Initial framework pieces:

  • Service lifecycle: initialize, dependency wait, ready, run, drain, shutdown, and final cleanup.
  • Endpoint serve loops: generated or handwritten helpers for RECV, decode, dispatch, RETURN, exception return, cancellation, and release.
  • Readiness handles: typed local handles or service-exported readiness caps, not global service names.
  • Shutdown and drain: cancellable waits, child/process-handle cleanup, listener stop, in-flight request drain, bounded force-close.
  • Background tasks: timers, periodic health checks, metrics export, and discovery loops with explicit cancellation.
  • Request/session context: owned context object per request or session containing caller-session metadata, derived policy, resource reservations, transfer state, timing, and audit correlation.
  • Metrics hooks: bounded counters and summaries; no unbounded per-user, per-cap-id, or per-method labels by default.
  • Resource budgeting: reservation/donation hooks that call into the relevant ledger owner; the framework records what was reserved and releases it on every exit path.
  • Error boundary: preserve the error-handling split from error-handling-proposal.md: CQE status for transport/kernel dispatch failure, CapException for capability infrastructure failure, and schema result unions for normal domain outcomes.

First Target: Terminal And Networking

The first useful slice should be:

  1. TerminalSessionFromByteStream / byte-stream terminal host.
  2. Lifecycle wrapper around accept, session minting, proxying, and cleanup.
  3. Request/session context and metrics hooks.
  4. Network service container for listener-backed services.
  5. HTTP/fetch lifecycle only after terminal/networking proves the cleanup and authority model.

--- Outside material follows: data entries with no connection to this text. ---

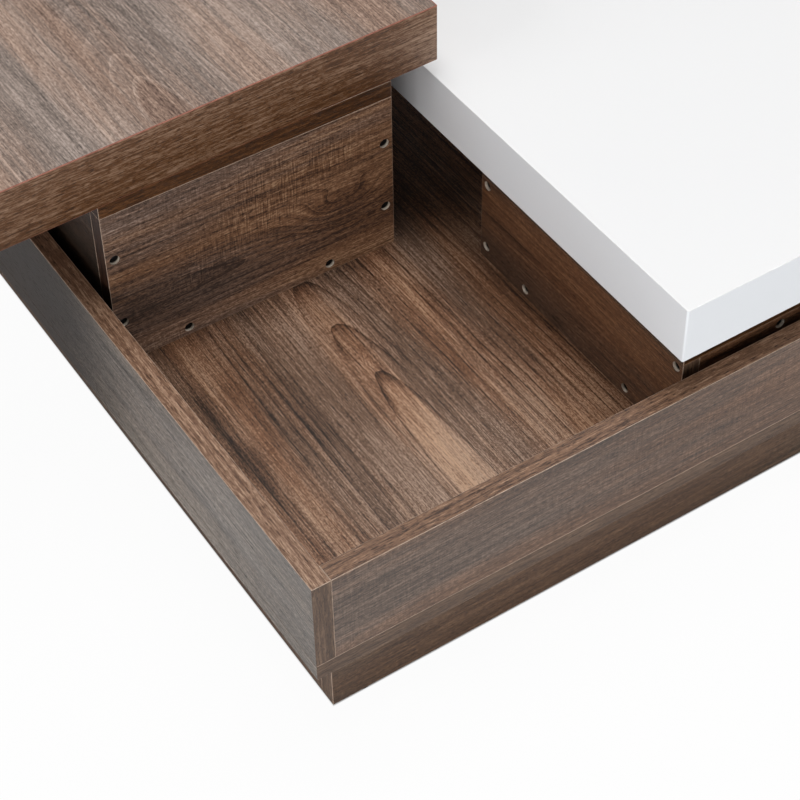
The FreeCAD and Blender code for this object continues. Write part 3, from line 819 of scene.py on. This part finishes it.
# ---- floor, sky, lamps and camera ------------------------------------------------------
def lifted_floor():
    """A pale floor, shown to the camera as plain white round the table and left in shade under it."""
    finish = Finish("studio_floor")
    spot = finish.place()
    off_x, off_y = (abs(finish.part(spot, axis)) for axis in (0, 1))
    outside = finish.window(off_x.work("MAXIMUM", off_x, off_y), UNDER_PLINTH - SHADE_EDGE, UNDER_PLINTH)
    seen = finish.node("LightPath", {}, {}, "Is Camera Ray") * FLOOR_WHITE
    diffuse = finish.node("BsdfDiffuse", {}, {"Color": FLOOR_TONE})
    glow = finish.node("Emission", {}, {"Color": WHITE, "Strength": 1.0})
    return finish.shown(finish.node("MixShader", {}, {0: seen * outside, 1: diffuse, 2: glow}))


def lay_floor():
    shape = bmesh.new()
    bmesh.ops.create_grid(shape, x_segments=1, y_segments=1, size=FLOOR_SIDE / 2)
    floor = linked("studio_floor", shape, [lifted_floor()])


def light_scene():
    """A faint even sky, shown to the camera as white, and the lamps."""
    world = bpy.data.worlds.new("studio")
    bpy.context.scene.world = world
    sky = Nodes(world)
    seen = sky.node("LightPath", {}, {}, "Is Camera Ray")
    faint = sky.node("Background", {}, {"Color": WHITE, "Strength": SKY})
    plain = sky.node("Background", {}, {"Color": WHITE, "Strength": 1.0})
    shown = sky.node("MixShader", {}, {0: seen, 1: faint, 2: plain})
    sky.node("OutputWorld", {}, {"Surface": shown})
    for name, place, power in LAMPS:
        lamp = bpy.data.lights.new(name, "AREA")
        lamp.shape = "SQUARE"
        lamp.size = LAMP_SIDE
        lamp.energy = power
        box = bpy.data.objects.new(name, lamp)
        box.location = place
        box.rotation_euler = (Vector(LAMP_AIM) - Vector(place)).to_track_quat("-Z", "Y").to_euler()
        bpy.context.scene.collection.objects.link(box)


def set_camera():
    heading, pitch, roll = (math.radians(angle) for angle in (CAMERA_HEADING, CAMERA_PITCH, CAMERA_ROLL))
    reach = math.cos(pitch)
    ahead = Vector((reach * math.cos(heading), reach * math.sin(heading), -math.sin(pitch)))
    level = Vector((math.sin(heading), -math.cos(heading), 0.0))
    over = level.cross(ahead)
    right = level * math.cos(roll) + over * math.sin(roll)
    up = over * math.cos(roll) - level * math.sin(roll)
    lens = bpy.data.cameras.new("camera")
    lens.lens = CAMERA_LENS
    lens.sensor_width = SENSOR
    camera = bpy.data.objects.new("camera", lens)
    turn = Matrix((right, up, -ahead)).transposed().to_4x4()
    camera.matrix_world = Matrix.Translation(Vector(CAMERA_PLACE)) @ turn
    bpy.context.scene.collection.objects.link(camera)
    bpy.context.scene.camera = camera


lay_floor()
light_scene()
set_camera()
bpy.context.scene.view_settings.view_transform = "Standard"
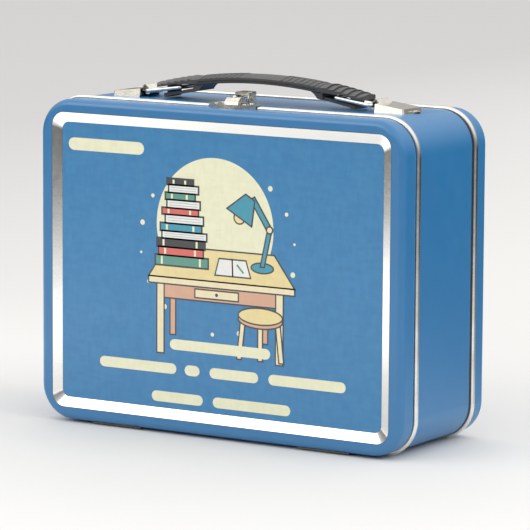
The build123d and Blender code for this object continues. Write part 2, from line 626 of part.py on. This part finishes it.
nodes = {
    "side_band": side_band(),
    "front_rim": front_rim(),
    "rear_rim": rear_rim(),
    "rear_shell": rear_shell(),
    "lid_shell": lid_shell(),
    "art_panel": art_panel(),
    "hinge_leaf_body_left": body_leaf_left,
    "hinge_leaf_body_right": body_leaf_right,
    "hinge_leaf_lid_left": lid_leaf_left,
    "hinge_leaf_lid_right": lid_leaf_right,
    "hinge_pins": both_sides(hinge_pin()),
    "hinge_rivets_body": rivets(BODY_LEAF_RIVETS, LEAF_Z, INSIDE_BOTTOM),
    "hinge_rivets_lid": rivets(LID_LEAF_RIVETS, LEAF_Z, INSIDE_BOTTOM),
}
fittings = {
    "handle_grip": [handle_grip()],
    "bail_left": [bail_left],
    "bail_right": [bail_right],
    "handle_bracket_left": [bracket_left],
    "handle_bracket_right": [bracket_right],
    "bracket_rivets": rivets(FOOT_RIVETS + FLOOR_RIVETS, TOP + BRACKET_SHEET, INSIDE_TOP - 0.05),
    "keeper_plate": [keeper_plate()],
    "keeper_rivets": rivets(KEEPER_RIVETS, dish_up, INSIDE_TOP),
    "latch_base": [latch_base()],
    "latch_base_rivets": rivets(BASE_RIVETS, dish_up, INSIDE_TOP),
    "latch_lever": [latch_lever()],
    "latch_pin": [latch_pin()],
}
for name, shapes in fittings.items():
    nodes[name] = [on_top(shape) for shape in shapes]

for name, shape in nodes.items():
    solid = Compound(children=shape) if isinstance(shape, list) else shape
    export_step(solid, f"parts/{name}.step")
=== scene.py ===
import math

import bpy
from mathutils import Euler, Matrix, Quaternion, Vector


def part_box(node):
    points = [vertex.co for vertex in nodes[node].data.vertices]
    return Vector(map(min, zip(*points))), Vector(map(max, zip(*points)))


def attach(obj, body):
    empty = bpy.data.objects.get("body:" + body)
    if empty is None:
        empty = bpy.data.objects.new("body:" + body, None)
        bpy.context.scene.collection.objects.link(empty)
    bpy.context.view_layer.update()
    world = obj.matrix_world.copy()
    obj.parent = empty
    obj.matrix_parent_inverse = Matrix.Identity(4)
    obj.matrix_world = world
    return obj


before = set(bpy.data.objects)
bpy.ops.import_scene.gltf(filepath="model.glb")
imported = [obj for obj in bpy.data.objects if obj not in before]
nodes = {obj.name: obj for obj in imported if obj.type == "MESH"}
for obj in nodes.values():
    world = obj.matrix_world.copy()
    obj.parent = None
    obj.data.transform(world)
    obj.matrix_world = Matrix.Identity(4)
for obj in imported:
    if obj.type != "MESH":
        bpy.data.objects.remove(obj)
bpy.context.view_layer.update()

MM = 0.001

scene = bpy.context.scene


# ---- the case's main sizes, read from the frame ----
lid_low, lid_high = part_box("lid_shell")
HALF_WIDTH = lid_high.x
MIDDLE_Z = (lid_low.z + lid_high.z) / 2
HALF_HEIGHT = lid_high.z - MIDDLE_Z
PANEL_FRONT_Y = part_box("art_panel")[0].y

BORDER_SIDE = 7.6 * MM         # painted border between the walls and the bare frame
BORDER_TOP = 6.7 * MM
FRAME_WIDTH = 4.95 * MM        # bare sloping frame
FRAME_OUTER_R = 7 * MM
FRAME_INNER_R = 4 * MM
NECK_Y = 27.2 * MM             # the band's bare necks start here, front and rear
GROOVE_SHADE_Y = 25.1 * MM           # the painted shade beside the rear rim starts here


# ---- materials ----
class Surface:
    """A Principled material with short calls for the nodes that it uses."""

    def __init__(self, name, **sockets):
        self.material = bpy.data.materials.new(name)
        self.material.use_nodes = True
        self.tree = self.material.node_tree
        self.shader = next(n for n in self.tree.nodes if n.type == "BSDF_PRINCIPLED")
        coordinates = self.tree.nodes.new("ShaderNodeTexCoord").outputs
        self.coordinates, self.normal = coordinates["Object"], coordinates["Normal"]
        for label, value in sockets.items():
            self.set(label.replace("_", " ").title().replace("Ior", "IOR"), value)

    def feed(self, socket, value):
        """Links a node's output, or sets a plain value."""
        if isinstance(value, bpy.types.NodeSocket):
            self.tree.links.new(value, socket)
        else:
            socket.default_value = value

    def set(self, label, value):
        """Feeds one of the shader's sockets."""
        self.feed(self.shader.inputs[label], value)

    def math(self, operation, a, b=0.0):
        """A Math node."""
        node = self.tree.nodes.new("ShaderNodeMath")
        node.operation = operation
        self.feed(node.inputs[0], a)
        self.feed(node.inputs[1], b)
        return node.outputs[0]

    def parts(self, vector):
        """The three numbers of a vector."""
        node = self.tree.nodes.new("ShaderNodeSeparateXYZ")
        self.feed(node.inputs[0], vector)
        return node.outputs

    def stretched(self, scale):
        """Object coordinates, scaled on each axis."""
        node = self.tree.nodes.new("ShaderNodeMapping")
        self.feed(node.inputs["Vector"], self.coordinates)
        node.inputs["Scale"].default_value = scale
        return node.outputs[0]

    def noise(self, scale, detail=2.0, stretch=None):
        """Noise from 0 to 1, with features of about 1/scale metres."""
        node = self.tree.nodes.new("ShaderNodeTexNoise")
        self.feed(node.inputs["Vector"], self.stretched(stretch) if stretch else self.coordinates)
        node.inputs["Scale"].default_value = scale
        node.inputs["Detail"].default_value = detail
        return node.outputs[0]

    def between(self, value, low, high, to_low=0.0, to_high=1.0, smooth=False):
        """Maps low..high to to_low..to_high, clamped."""
        node = self.tree.nodes.new("ShaderNodeMapRange")
        node.interpolation_type = "SMOOTHSTEP" if smooth else "LINEAR"
        self.feed(node.inputs["Value"], value)
        limits = {"From Min": low, "From Max": high, "To Min": to_low, "To Max": to_high}
        for label, number in limits.items():
            node.inputs[label].default_value = number
        return node.outputs[0]

    def mix(self, factor, a, b):
        """Mixes two colours."""
        node = self.tree.nodes.new("ShaderNodeMix")
        node.data_type = "RGBA"
        self.feed(node.inputs["Factor"], factor)
        self.feed(node.inputs[6], a)
        self.feed(node.inputs[7], b)
        return node.outputs[2]

    def bump(self, height, distance, strength=1.0, under=None):
        """A Bump node, on top of another where under is given."""
        node = self.tree.nodes.new("ShaderNodeBump")
        node.inputs["Strength"].default_value = strength
        node.inputs["Distance"].default_value = distance
        self.feed(node.inputs["Height"], height)
        if under is not None:
            self.feed(node.inputs["Normal"], under)
        return node.outputs[0]

    def rounded_rectangle(self, half_width, half_height, radius):
        """Distance outside a rounded rectangle in the X-Z plane around the case's middle."""
        x, _, z = self.parts(self.coordinates)
        across = self.math("SUBTRACT", self.math("ABSOLUTE", x), half_width - radius)
        upward = self.math("ABSOLUTE", self.math("SUBTRACT", z, MIDDLE_Z))
        upward = self.math("SUBTRACT", upward, half_height - radius)
        outside_x = self.math("MAXIMUM", across, 0.0)
        outside_z = self.math("MAXIMUM", upward, 0.0)
        square_x = self.math("POWER", outside_x, 2.0)
        squares = self.math("ADD", square_x, self.math("POWER", outside_z, 2.0))
        inside = self.math("MINIMUM", self.math("MAXIMUM", across, upward), 0.0)
        return self.math("SUBTRACT", self.math("ADD", self.math("SQRT", squares), inside), radius)


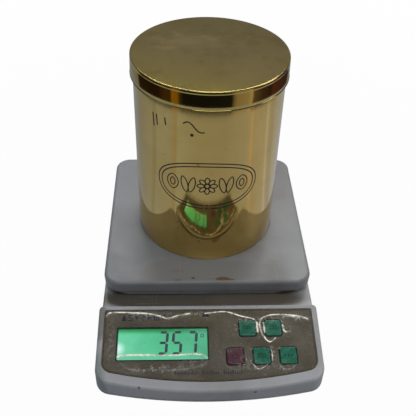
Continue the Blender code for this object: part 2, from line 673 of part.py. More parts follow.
def canister(brass):
    centre = (0.0, TRAY_Y)
    inner = CAN_R - CAN_SHEET
    wall = [
        (CAN_R - 0.3 * MM, CAN_LOW), (CAN_R, CAN_LOW + 0.8 * MM), (CAN_R, CAN_RIM - 0.2 * MM),
        (CAN_R - 0.2 * MM, CAN_RIM), (inner, CAN_RIM), (inner, CAN_LOW),
    ]
    turned("canister_wall", wall, brass, CAN_ROUND, centre, closed=True)
    disc = inner - TOUCH
    flange = 1.7 * MM  # turned down inside the wall, where it is soldered
    inside = disc - CAN_SHEET
    bottom = [
        (inside, CAN_FLOOR - CAN_SHEET), (inside, CAN_FLOOR - flange), (disc, CAN_FLOOR - flange),
        (disc, CAN_FLOOR),
    ]
    turned("canister_bottom", bottom, brass, CAN_ROUND, centre)


def canister_lid(brass):
    """A cap with a rounded top edge. A rolled bead at its foot guides it on the wall."""
    low = LID_TOP - LID_SKIRT
    edge = 1.4 * MM
    bend = [
        (LID_R - edge * (1 - math.sin(turn)), LID_TOP - edge * (1 - math.cos(turn)))
        for turn in (0.0, math.pi / 4, math.pi / 2)
    ]
    inside = LID_R - LID_SHEET
    bead = [(LID_R, low + 1.6 * MM), (LID_R + 0.25 * MM, low + 0.9 * MM), (LID_R - 0.3 * MM, low)]
    bead += [(CAN_R + 0.35 * MM, low), (CAN_R + 0.35 * MM, low + 0.7 * MM), (inside, low + 1.6 * MM)]
    under = LID_TOP - LID_SHEET
    profile = bend + bead + [(inside, under)]
    return turned("canister_lid", profile, brass, CAN_ROUND, (0.0, TRAY_Y))


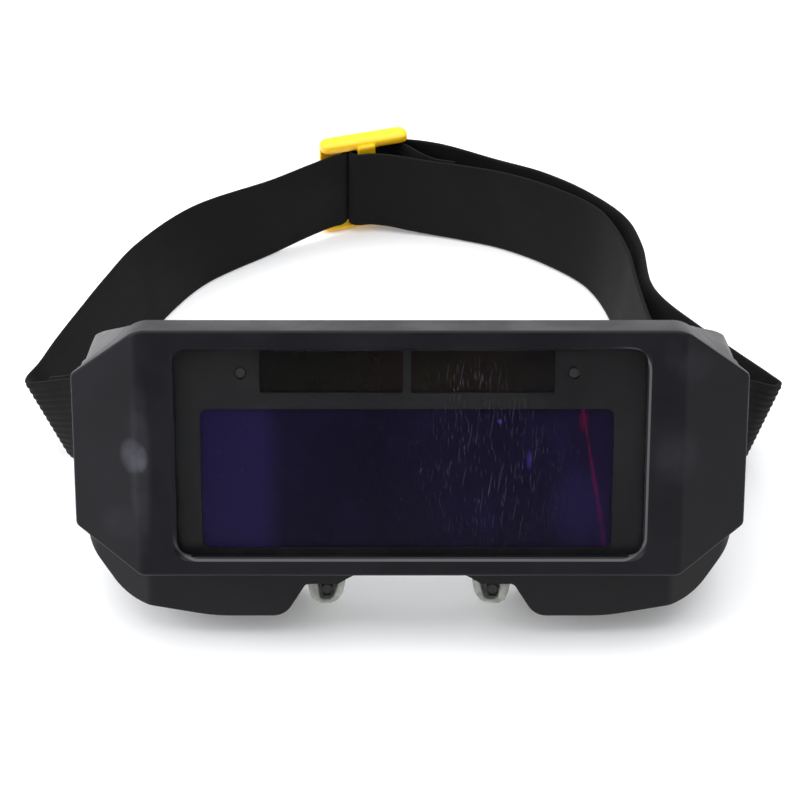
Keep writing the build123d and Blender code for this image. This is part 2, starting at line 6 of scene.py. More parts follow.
import bpy
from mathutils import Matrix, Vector


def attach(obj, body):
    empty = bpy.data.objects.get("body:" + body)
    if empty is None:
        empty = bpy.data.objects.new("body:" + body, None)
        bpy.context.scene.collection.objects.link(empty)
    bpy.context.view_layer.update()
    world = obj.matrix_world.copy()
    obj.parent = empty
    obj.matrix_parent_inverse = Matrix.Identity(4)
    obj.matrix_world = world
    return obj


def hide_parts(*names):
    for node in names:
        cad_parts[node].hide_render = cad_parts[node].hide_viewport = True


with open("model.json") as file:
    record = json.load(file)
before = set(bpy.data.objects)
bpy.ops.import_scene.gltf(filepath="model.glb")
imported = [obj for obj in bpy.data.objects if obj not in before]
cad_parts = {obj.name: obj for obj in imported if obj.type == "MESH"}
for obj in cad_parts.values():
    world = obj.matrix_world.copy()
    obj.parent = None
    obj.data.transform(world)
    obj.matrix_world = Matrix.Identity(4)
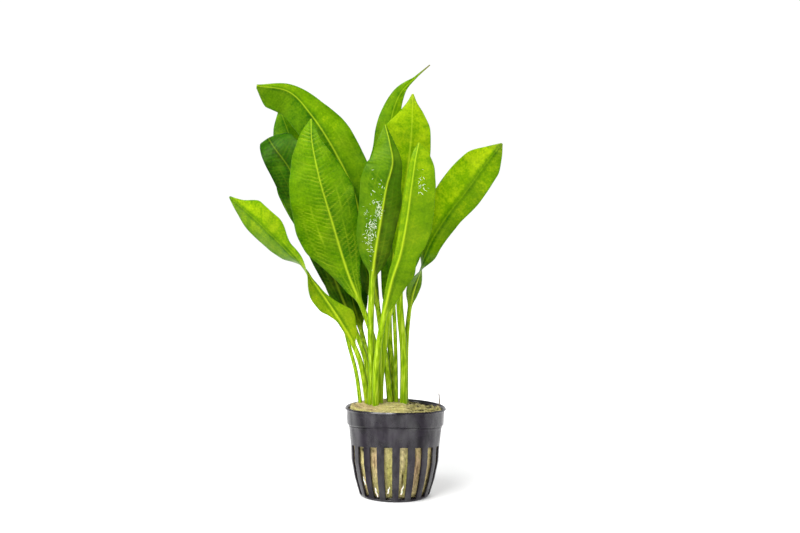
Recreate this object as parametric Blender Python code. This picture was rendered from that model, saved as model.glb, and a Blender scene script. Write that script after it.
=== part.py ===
"""Potted echinodorus: a rosette of broad leaves in a mineral wool plug, in a slotted nursery pot.

Units are metres and +Z is up. The origin is on the pot's axis, on the face that it stands on.
The front, which shows the pot's middle rib, is at -Y.
"""
import math

import bmesh
import bpy
from mathutils import Vector

MM = 0.001
SHARP_ANGLE = math.radians(40.0)
CURVE_STEPS = 12

# Pot: its outer skin from the lip down to the base, as (radius, height, arch) in mm, where the arch is
# how much higher the soft wall stands at the front and back than at the sides
POT_SKIN = [(27.0, 46.0, 0.75), (26.2, 45.5, 0.75), (25.8, 37.9, 2.2), (24.8, 37.2, 2.2),
            (23.7, 27.2, 2.0), (23.3, 19.0, 0.8), (21.5, 9.8, 0.0), (19.9, 4.4, 0.0), (18.9, 1.2, 0.0),
            (18.0, 0.0, 0.0), (15.6, 0.0, 0.0), (8.6, 0.0, 0.0)]
POT_WALL = 1.0
POT_TURN = math.radians(1.5)

# Slots: how many, their share of the way round, and the stretches of the skin that they open
SLOT_COUNT = 18
SLOT_SHARE = 0.52
SIDE_SLOT_ROWS = (4, 5, 6, 7)
BASE_SLOT_ROWS = (10,)

# Mineral wool plug: its side from the top down to its floor, as (radius, height) in mm
WOOL_SIDE = [(24.3, 44.0), (24.2, 42.4), (23.1, 39.8), (22.7, 36.0), (22.0, 28.0), (21.3, 19.0),
             (19.3, 10.0), (17.8, 4.8), (16.4, 1.4)]
WOOL_COLUMNS = 24

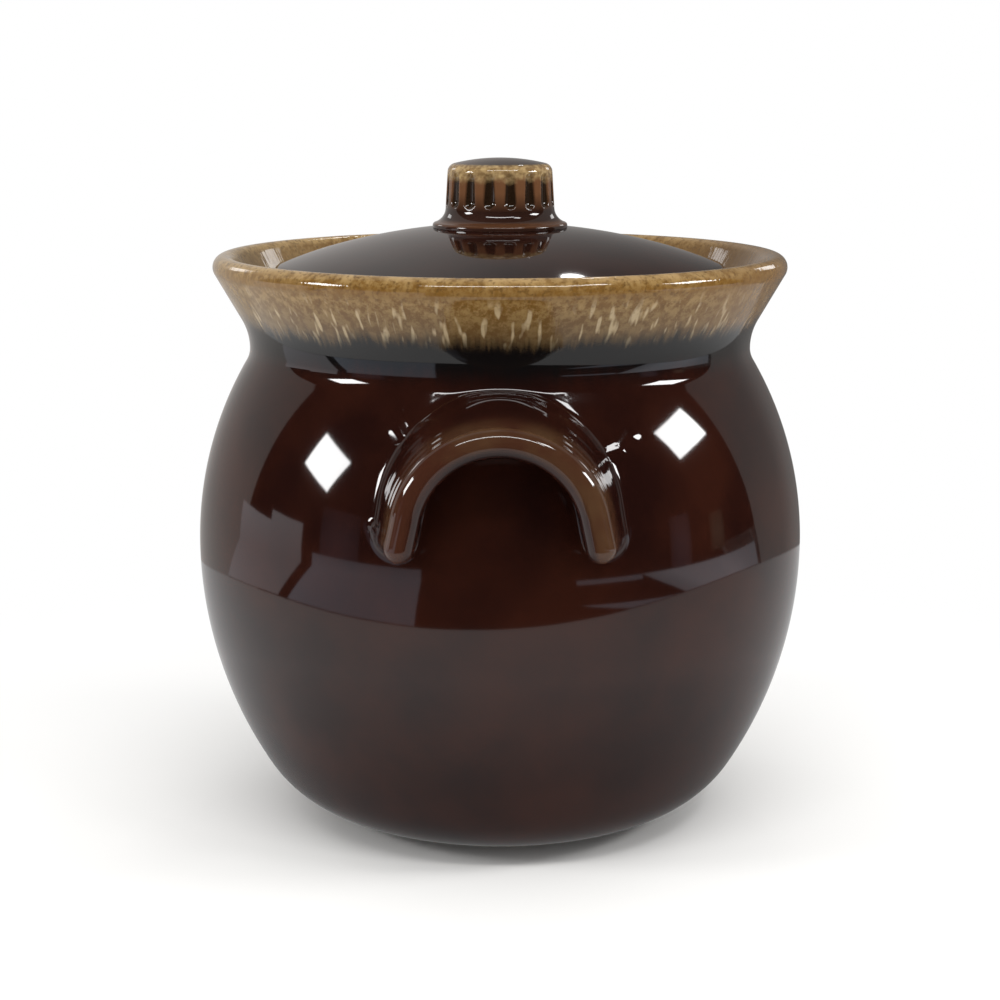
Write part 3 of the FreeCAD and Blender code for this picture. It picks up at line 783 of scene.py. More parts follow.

This ordering deliberately exercises the hard lifecycle edges before adding HTTP convenience: authenticated session creation, shell spawn, bidirectional byte proxying, EOF/close/error ordering, repeated connect/disconnect, and release of terminal/session/process result caps.

Authority Rules

  • The framework must not accept ambient service names, raw global handles, or stringly typed service discovery.
  • Hooks receive only the caps explicitly passed to that service or request.
  • Request contexts are lifecycle-owned and must be dropped deterministically.
  • Background tasks are budgeted and cancellable during shutdown.
  • Retry policy is domain-specific and requires idempotency or operation ids.
  • Pool keys for reusable resources include every authority and identity field that changes policy: target, protocol, TLS identity, cap/object epoch, caller/session reference, namespace, tenant, and transformation policy.
  • Readiness means the service can actually accept authorized work; config parse success is not enough.

Non-Goals

  • No generic kernel Service capability.
  • No kernel callback registry or phase machine.
  • No plugin ABI that passes phase_id and bytes through a single generic cap.
  • No global service discovery namespace.
  • No HTTP-first framework that delays terminal/networking lifecycle cleanup.
  • No replacement for capos-rt transport primitives.

Implementation Sequence

  1. Draft shared ServiceMain/ServiceRuntime shape for one process.
  2. Factor byte-stream terminal host lifecycle around TerminalSessionFromByteStream.
  3. Convert a focused terminal or gateway proof to use the lifecycle wrapper.
  4. Add request/session context and bounded metrics hooks.
  5. Add readiness and shutdown/drain helpers.
  6. Add endpoint serve-loop helpers that preserve typed schema authority.
  7. Add resource reservation/donation hooks.
  8. Consider HTTP/fetch domain library only after terminal/networking proofs pass.

Verification

Initial proof gates:

make docs
make run-terminal
make run-telnet or qemu-telnet-harness
focused close/reconnect proof
hidden password behavior remains byte-identical
child shell receives no raw network/spawn/listener authority
gateway cleanup releases terminal/session/process handles on EOF/error/shutdown

Later endpoint-helper gates should add targeted tests for exception return, result-cap release, cancellation, and resource rollback.